Your instructions
Return the whole listing exactly as it stands.
[Source data start]
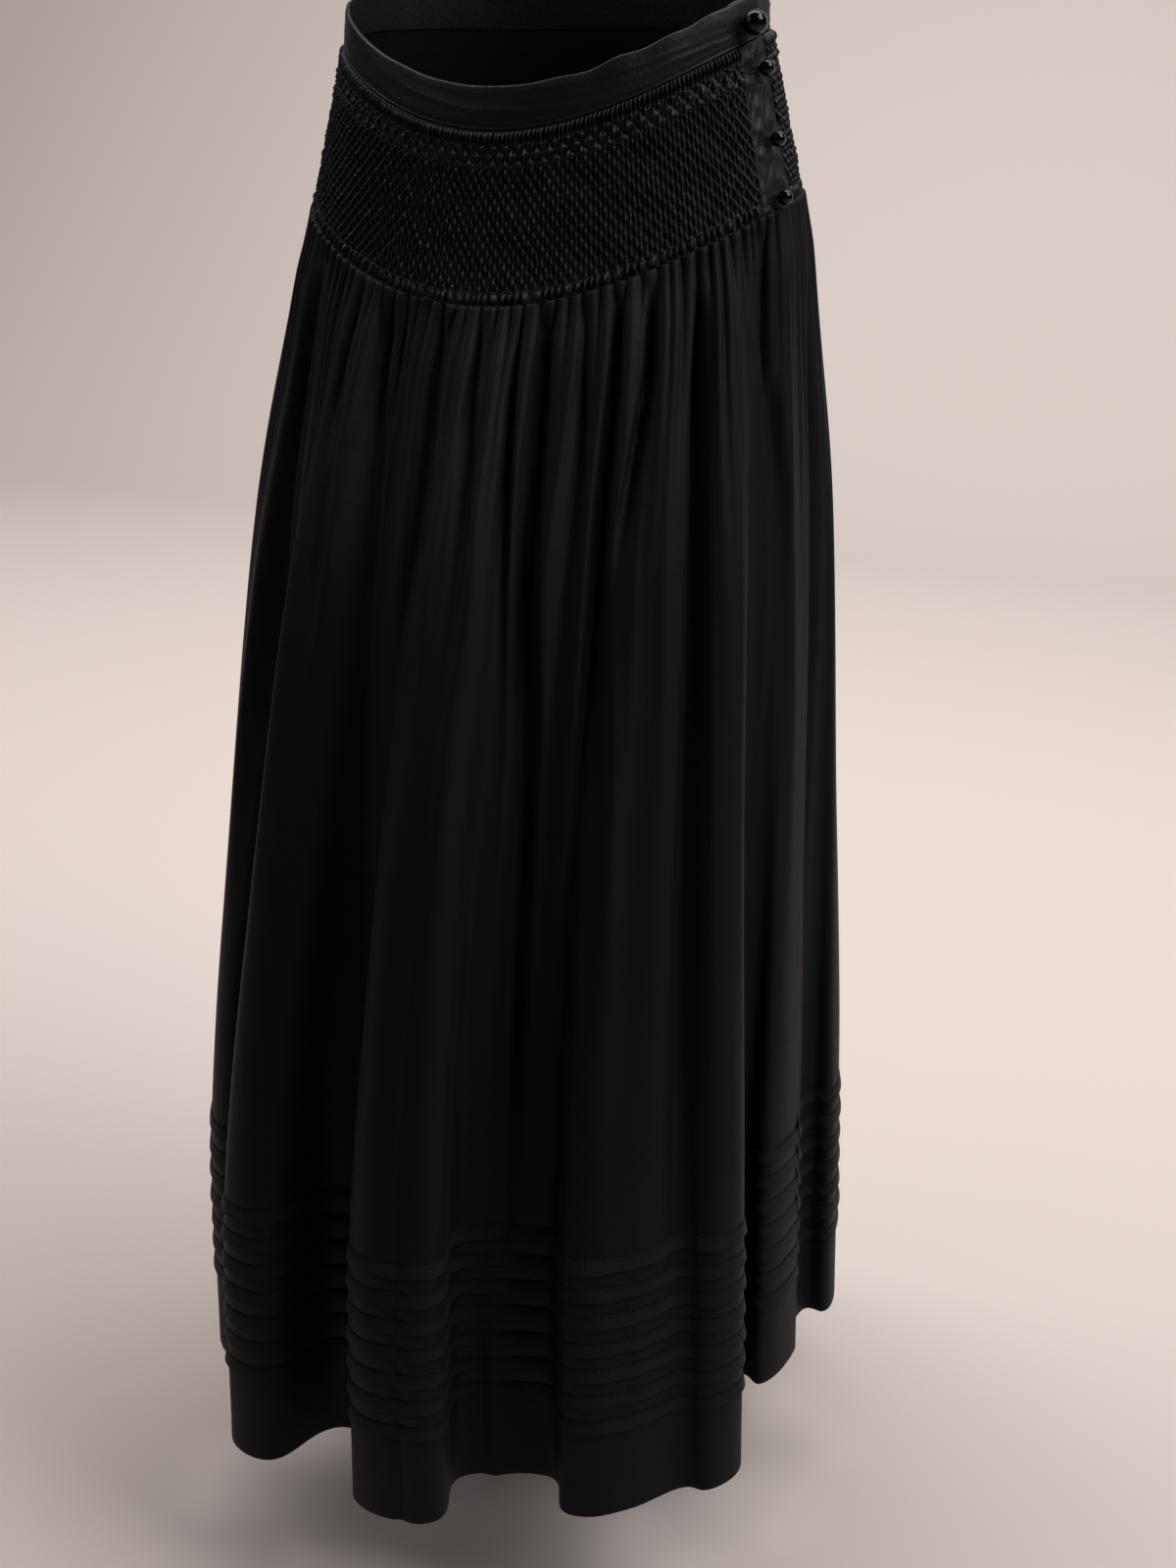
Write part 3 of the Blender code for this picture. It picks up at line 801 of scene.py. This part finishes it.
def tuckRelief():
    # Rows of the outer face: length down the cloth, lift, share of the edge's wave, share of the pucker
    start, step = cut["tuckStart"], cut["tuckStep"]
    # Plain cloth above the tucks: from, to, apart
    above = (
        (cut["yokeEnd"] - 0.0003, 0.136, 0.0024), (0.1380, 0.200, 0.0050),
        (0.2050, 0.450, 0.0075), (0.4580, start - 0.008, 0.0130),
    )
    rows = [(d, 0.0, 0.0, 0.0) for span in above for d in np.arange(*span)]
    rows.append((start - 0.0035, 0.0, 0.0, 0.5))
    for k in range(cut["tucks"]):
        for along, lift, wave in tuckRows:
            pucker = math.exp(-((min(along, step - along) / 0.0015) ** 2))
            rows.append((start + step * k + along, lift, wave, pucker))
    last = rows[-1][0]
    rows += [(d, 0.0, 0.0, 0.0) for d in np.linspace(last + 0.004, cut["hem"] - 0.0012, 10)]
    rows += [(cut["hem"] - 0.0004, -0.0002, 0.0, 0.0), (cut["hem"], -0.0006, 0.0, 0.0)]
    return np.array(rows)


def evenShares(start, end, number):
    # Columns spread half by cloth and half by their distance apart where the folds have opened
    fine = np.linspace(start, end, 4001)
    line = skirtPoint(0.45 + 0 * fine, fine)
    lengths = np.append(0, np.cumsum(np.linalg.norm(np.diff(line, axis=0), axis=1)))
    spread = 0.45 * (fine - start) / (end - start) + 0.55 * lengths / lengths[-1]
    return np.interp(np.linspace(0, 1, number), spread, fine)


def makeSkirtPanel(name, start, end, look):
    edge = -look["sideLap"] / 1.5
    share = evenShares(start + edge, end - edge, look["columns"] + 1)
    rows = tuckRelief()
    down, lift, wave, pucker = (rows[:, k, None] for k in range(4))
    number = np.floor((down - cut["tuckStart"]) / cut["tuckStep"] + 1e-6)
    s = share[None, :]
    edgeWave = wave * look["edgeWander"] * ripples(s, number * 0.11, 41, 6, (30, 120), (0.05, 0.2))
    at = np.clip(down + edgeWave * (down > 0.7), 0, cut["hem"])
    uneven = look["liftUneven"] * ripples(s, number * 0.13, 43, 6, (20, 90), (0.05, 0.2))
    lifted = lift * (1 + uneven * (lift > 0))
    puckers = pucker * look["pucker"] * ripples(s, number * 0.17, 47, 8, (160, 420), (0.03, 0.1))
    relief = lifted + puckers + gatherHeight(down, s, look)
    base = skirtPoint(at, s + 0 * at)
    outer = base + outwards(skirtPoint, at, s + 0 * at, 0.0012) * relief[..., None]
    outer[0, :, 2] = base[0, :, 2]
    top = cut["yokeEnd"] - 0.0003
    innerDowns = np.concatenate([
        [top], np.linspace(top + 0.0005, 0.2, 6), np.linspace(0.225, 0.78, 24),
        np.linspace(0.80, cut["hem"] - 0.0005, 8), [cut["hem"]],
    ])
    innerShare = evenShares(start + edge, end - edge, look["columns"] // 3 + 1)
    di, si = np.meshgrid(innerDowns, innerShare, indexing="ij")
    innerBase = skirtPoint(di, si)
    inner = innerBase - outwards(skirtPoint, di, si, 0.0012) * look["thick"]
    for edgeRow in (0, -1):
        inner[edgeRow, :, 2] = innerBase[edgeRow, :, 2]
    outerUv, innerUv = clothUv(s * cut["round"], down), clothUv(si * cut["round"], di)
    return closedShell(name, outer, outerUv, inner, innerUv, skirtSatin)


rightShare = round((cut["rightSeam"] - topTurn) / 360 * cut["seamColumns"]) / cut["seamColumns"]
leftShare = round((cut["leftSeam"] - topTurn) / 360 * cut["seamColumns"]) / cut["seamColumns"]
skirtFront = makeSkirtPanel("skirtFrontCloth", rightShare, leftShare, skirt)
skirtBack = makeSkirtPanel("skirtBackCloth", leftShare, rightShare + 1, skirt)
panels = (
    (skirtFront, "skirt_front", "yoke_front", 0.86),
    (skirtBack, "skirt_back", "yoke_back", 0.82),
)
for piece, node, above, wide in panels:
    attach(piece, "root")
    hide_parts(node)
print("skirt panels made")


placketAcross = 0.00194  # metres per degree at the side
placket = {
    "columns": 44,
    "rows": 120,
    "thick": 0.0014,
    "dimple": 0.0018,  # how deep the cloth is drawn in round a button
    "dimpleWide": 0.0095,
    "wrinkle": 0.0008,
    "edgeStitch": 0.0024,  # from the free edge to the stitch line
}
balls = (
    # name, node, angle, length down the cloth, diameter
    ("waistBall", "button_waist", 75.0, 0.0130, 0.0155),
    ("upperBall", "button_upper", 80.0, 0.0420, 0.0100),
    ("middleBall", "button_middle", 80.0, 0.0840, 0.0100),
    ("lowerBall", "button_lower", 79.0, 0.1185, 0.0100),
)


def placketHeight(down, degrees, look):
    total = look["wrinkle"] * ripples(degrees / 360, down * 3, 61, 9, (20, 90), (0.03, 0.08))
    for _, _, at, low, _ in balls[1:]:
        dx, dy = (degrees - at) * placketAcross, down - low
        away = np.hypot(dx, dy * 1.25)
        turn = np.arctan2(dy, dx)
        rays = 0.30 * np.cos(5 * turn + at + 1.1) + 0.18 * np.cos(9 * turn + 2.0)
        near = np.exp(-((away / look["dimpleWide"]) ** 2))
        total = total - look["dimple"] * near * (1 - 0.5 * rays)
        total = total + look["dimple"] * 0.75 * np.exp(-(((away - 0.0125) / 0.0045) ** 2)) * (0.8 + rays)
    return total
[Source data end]
Task output
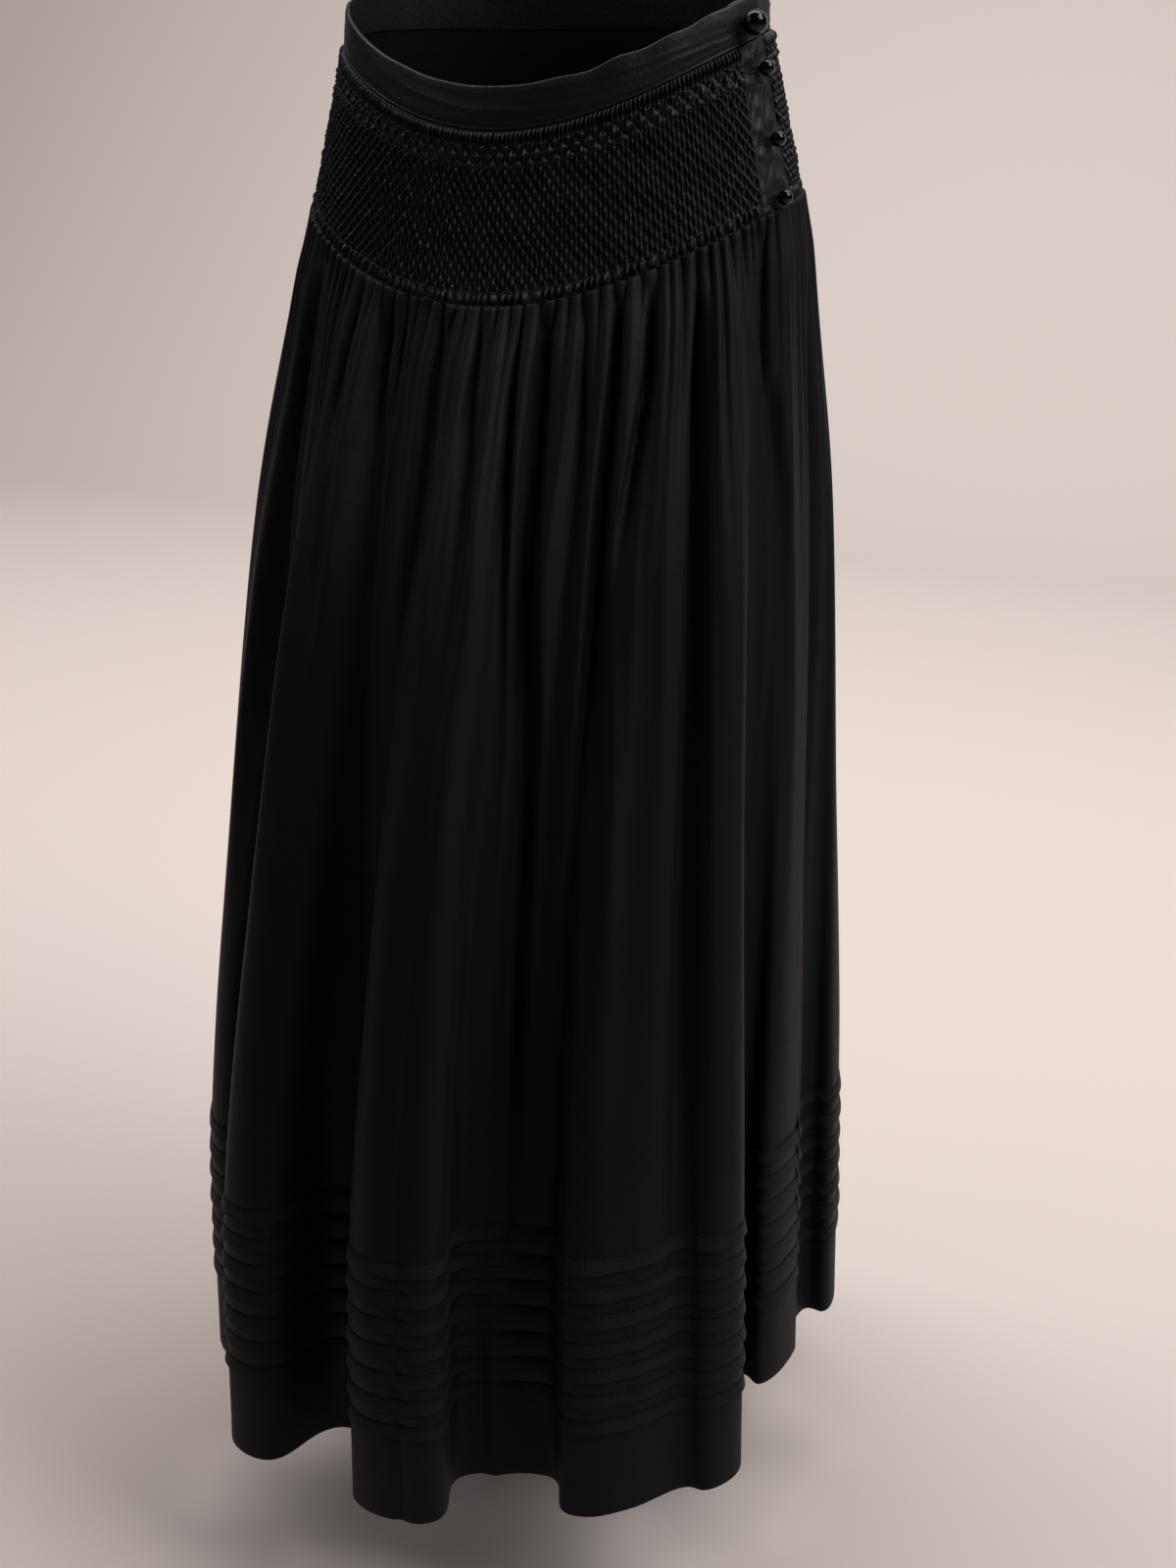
Write part 3 of the Blender code for this picture. It picks up at line 801 of scene.py. This part finishes it.
def tuckRelief():
    # Rows of the outer face: length down the cloth, lift, share of the edge's wave, share of the pucker
    start, step = cut["tuckStart"], cut["tuckStep"]
    # Plain cloth above the tucks: from, to, apart
    above = (
        (cut["yokeEnd"] - 0.0003, 0.136, 0.0024), (0.1380, 0.200, 0.0050),
        (0.2050, 0.450, 0.0075), (0.4580, start - 0.008, 0.0130),
    )
    rows = [(d, 0.0, 0.0, 0.0) for span in above for d in np.arange(*span)]
    rows.append((start - 0.0035, 0.0, 0.0, 0.5))
    for k in range(cut["tucks"]):
        for along, lift, wave in tuckRows:
            pucker = math.exp(-((min(along, step - along) / 0.0015) ** 2))
            rows.append((start + step * k + along, lift, wave, pucker))
    last = rows[-1][0]
    rows += [(d, 0.0, 0.0, 0.0) for d in np.linspace(last + 0.004, cut["hem"] - 0.0012, 10)]
    rows += [(cut["hem"] - 0.0004, -0.0002, 0.0, 0.0), (cut["hem"], -0.0006, 0.0, 0.0)]
    return np.array(rows)


def evenShares(start, end, number):
    # Columns spread half by cloth and half by their distance apart where the folds have opened
    fine = np.linspace(start, end, 4001)
    line = skirtPoint(0.45 + 0 * fine, fine)
    lengths = np.append(0, np.cumsum(np.linalg.norm(np.diff(line, axis=0), axis=1)))
    spread = 0.45 * (fine - start) / (end - start) + 0.55 * lengths / lengths[-1]
    return np.interp(np.linspace(0, 1, number), spread, fine)


def makeSkirtPanel(name, start, end, look):
    edge = -look["sideLap"] / 1.5
    share = evenShares(start + edge, end - edge, look["columns"] + 1)
    rows = tuckRelief()
    down, lift, wave, pucker = (rows[:, k, None] for k in range(4))
    number = np.floor((down - cut["tuckStart"]) / cut["tuckStep"] + 1e-6)
    s = share[None, :]
    edgeWave = wave * look["edgeWander"] * ripples(s, number * 0.11, 41, 6, (30, 120), (0.05, 0.2))
    at = np.clip(down + edgeWave * (down > 0.7), 0, cut["hem"])
    uneven = look["liftUneven"] * ripples(s, number * 0.13, 43, 6, (20, 90), (0.05, 0.2))
    lifted = lift * (1 + uneven * (lift > 0))
    puckers = pucker * look["pucker"] * ripples(s, number * 0.17, 47, 8, (160, 420), (0.03, 0.1))
    relief = lifted + puckers + gatherHeight(down, s, look)
    base = skirtPoint(at, s + 0 * at)
    outer = base + outwards(skirtPoint, at, s + 0 * at, 0.0012) * relief[..., None]
    outer[0, :, 2] = base[0, :, 2]
    top = cut["yokeEnd"] - 0.0003
    innerDowns = np.concatenate([
        [top], np.linspace(top + 0.0005, 0.2, 6), np.linspace(0.225, 0.78, 24),
        np.linspace(0.80, cut["hem"] - 0.0005, 8), [cut["hem"]],
    ])
    innerShare = evenShares(start + edge, end - edge, look["columns"] // 3 + 1)
    di, si = np.meshgrid(innerDowns, innerShare, indexing="ij")
    innerBase = skirtPoint(di, si)
    inner = innerBase - outwards(skirtPoint, di, si, 0.0012) * look["thick"]
    for edgeRow in (0, -1):
        inner[edgeRow, :, 2] = innerBase[edgeRow, :, 2]
    outerUv, innerUv = clothUv(s * cut["round"], down), clothUv(si * cut["round"], di)
    return closedShell(name, outer, outerUv, inner, innerUv, skirtSatin)


rightShare = round((cut["rightSeam"] - topTurn) / 360 * cut["seamColumns"]) / cut["seamColumns"]
leftShare = round((cut["leftSeam"] - topTurn) / 360 * cut["seamColumns"]) / cut["seamColumns"]
skirtFront = makeSkirtPanel("skirtFrontCloth", rightShare, leftShare, skirt)
skirtBack = makeSkirtPanel("skirtBackCloth", leftShare, rightShare + 1, skirt)
panels = (
    (skirtFront, "skirt_front", "yoke_front", 0.86),
    (skirtBack, "skirt_back", "yoke_back", 0.82),
)
for piece, node, above, wide in panels:
    attach(piece, "root")
    hide_parts(node)
print("skirt panels made")


placketAcross = 0.00194  # metres per degree at the side
placket = {
    "columns": 44,
    "rows": 120,
    "thick": 0.0014,
    "dimple": 0.0018,  # how deep the cloth is drawn in round a button
    "dimpleWide": 0.0095,
    "wrinkle": 0.0008,
    "edgeStitch": 0.0024,  # from the free edge to the stitch line
}
balls = (
    # name, node, angle, length down the cloth, diameter
    ("waistBall", "button_waist", 75.0, 0.0130, 0.0155),
    ("upperBall", "button_upper", 80.0, 0.0420, 0.0100),
    ("middleBall", "button_middle", 80.0, 0.0840, 0.0100),
    ("lowerBall", "button_lower", 79.0, 0.1185, 0.0100),
)


def placketHeight(down, degrees, look):
    total = look["wrinkle"] * ripples(degrees / 360, down * 3, 61, 9, (20, 90), (0.03, 0.08))
    for _, _, at, low, _ in balls[1:]:
        dx, dy = (degrees - at) * placketAcross, down - low
        away = np.hypot(dx, dy * 1.25)
        turn = np.arctan2(dy, dx)
        rays = 0.30 * np.cos(5 * turn + at + 1.1) + 0.18 * np.cos(9 * turn + 2.0)
        near = np.exp(-((away / look["dimpleWide"]) ** 2))
        total = total - look["dimple"] * near * (1 - 0.5 * rays)
        total = total + look["dimple"] * 0.75 * np.exp(-(((away - 0.0125) / 0.0045) ** 2)) * (0.8 + rays)
    return total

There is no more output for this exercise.